◆ Information supplied
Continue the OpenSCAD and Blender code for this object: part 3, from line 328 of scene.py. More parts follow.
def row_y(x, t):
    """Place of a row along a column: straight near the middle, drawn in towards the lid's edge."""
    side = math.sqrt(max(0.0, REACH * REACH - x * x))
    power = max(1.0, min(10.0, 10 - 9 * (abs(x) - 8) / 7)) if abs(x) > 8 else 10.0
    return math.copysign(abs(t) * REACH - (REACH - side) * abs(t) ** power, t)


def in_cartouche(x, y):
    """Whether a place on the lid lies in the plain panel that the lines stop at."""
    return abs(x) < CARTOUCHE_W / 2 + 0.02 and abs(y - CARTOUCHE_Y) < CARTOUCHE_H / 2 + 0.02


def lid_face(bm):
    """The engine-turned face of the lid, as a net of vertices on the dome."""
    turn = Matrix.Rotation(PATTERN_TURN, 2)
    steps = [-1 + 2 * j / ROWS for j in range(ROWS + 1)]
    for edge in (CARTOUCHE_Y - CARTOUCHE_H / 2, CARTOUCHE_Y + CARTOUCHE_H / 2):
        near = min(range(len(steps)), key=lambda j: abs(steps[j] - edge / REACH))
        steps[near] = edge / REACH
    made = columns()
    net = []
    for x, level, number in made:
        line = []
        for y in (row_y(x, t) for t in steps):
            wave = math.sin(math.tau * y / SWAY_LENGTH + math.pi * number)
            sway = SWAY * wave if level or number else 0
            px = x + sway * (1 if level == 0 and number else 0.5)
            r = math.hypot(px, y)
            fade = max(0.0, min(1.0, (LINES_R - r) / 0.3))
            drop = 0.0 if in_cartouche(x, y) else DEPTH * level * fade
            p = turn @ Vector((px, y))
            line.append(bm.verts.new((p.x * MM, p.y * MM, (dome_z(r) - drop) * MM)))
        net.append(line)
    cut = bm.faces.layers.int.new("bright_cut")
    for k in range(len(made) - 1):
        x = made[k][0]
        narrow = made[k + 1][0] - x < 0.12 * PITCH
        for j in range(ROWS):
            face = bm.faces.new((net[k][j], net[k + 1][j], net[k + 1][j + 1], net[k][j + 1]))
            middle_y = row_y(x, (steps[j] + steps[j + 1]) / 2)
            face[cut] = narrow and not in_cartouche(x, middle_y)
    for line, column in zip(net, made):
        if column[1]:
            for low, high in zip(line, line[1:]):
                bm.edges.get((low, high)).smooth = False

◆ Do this
Look above and repeat, character for character, the lines from the first one to the line with "return abs(x) <", counting both.

◆ Result of the task
Continue the OpenSCAD and Blender code for this object: part 3, from line 328 of scene.py. More parts follow.
def row_y(x, t):
    """Place of a row along a column: straight near the middle, drawn in towards the lid's edge."""
    side = math.sqrt(max(0.0, REACH * REACH - x * x))
    power = max(1.0, min(10.0, 10 - 9 * (abs(x) - 8) / 7)) if abs(x) > 8 else 10.0
    return math.copysign(abs(t) * REACH - (REACH - side) * abs(t) ** power, t)


def in_cartouche(x, y):
    """Whether a place on the lid lies in the plain panel that the lines stop at."""
    return abs(x) < CARTOUCHE_W / 2 + 0.02 and abs(y - CARTOUCHE_Y) < CARTOUCHE_H / 2 + 0.02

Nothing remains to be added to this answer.